Data supplied:
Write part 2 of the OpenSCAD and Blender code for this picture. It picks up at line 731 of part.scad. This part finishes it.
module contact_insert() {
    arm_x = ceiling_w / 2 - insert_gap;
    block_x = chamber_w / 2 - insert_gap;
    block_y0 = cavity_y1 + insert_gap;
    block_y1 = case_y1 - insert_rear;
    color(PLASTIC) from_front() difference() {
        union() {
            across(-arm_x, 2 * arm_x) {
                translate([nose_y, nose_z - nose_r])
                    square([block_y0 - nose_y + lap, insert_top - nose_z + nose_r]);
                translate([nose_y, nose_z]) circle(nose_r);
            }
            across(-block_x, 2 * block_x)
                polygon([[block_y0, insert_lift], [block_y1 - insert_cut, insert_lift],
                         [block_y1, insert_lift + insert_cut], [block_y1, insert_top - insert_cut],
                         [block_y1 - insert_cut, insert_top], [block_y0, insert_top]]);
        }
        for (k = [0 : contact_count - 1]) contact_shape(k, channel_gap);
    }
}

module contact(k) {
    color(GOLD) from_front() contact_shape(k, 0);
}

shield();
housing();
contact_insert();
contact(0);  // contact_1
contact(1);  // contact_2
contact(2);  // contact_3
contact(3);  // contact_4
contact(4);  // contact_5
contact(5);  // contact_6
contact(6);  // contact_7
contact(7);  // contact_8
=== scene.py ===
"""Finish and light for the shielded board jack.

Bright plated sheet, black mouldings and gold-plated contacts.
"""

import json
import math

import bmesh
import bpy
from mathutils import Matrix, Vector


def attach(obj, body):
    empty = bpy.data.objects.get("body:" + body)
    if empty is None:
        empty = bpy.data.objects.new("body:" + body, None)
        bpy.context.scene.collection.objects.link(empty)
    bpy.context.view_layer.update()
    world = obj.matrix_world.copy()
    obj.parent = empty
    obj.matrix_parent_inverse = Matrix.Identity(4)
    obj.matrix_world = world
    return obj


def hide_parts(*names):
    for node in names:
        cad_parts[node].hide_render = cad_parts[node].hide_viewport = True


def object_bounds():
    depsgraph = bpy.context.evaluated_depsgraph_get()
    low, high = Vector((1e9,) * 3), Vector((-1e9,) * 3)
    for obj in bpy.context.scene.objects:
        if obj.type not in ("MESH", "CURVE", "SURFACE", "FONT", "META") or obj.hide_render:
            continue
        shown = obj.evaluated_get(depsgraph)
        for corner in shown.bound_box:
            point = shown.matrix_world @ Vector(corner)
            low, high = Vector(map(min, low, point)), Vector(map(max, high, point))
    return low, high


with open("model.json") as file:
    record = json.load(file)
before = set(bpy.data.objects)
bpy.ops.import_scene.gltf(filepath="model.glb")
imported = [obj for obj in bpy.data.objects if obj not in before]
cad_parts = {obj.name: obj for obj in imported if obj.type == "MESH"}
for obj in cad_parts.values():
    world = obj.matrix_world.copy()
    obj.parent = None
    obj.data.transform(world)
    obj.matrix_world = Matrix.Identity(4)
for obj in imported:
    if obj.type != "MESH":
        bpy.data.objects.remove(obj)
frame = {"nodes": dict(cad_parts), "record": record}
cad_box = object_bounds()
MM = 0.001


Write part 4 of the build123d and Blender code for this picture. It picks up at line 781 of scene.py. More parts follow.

Instructions to follow: Copy verbatim the line that contains "contact_insert();", the line that contains "obj.matrix_parent_inverse = Matrix.Identity(4)", and all lines between them.

The output:
contact_insert();
contact(0);  // contact_1
contact(1);  // contact_2
contact(2);  // contact_3
contact(3);  // contact_4
contact(4);  // contact_5
contact(5);  // contact_6
contact(6);  // contact_7
contact(7);  // contact_8
=== scene.py ===
"""Finish and light for the shielded board jack.

Bright plated sheet, black mouldings and gold-plated contacts.
"""

import json
import math

import bmesh
import bpy
from mathutils import Matrix, Vector


def attach(obj, body):
    empty = bpy.data.objects.get("body:" + body)
    if empty is None:
        empty = bpy.data.objects.new("body:" + body, None)
        bpy.context.scene.collection.objects.link(empty)
    bpy.context.view_layer.update()
    world = obj.matrix_world.copy()
    obj.parent = empty
    obj.matrix_parent_inverse = Matrix.Identity(4)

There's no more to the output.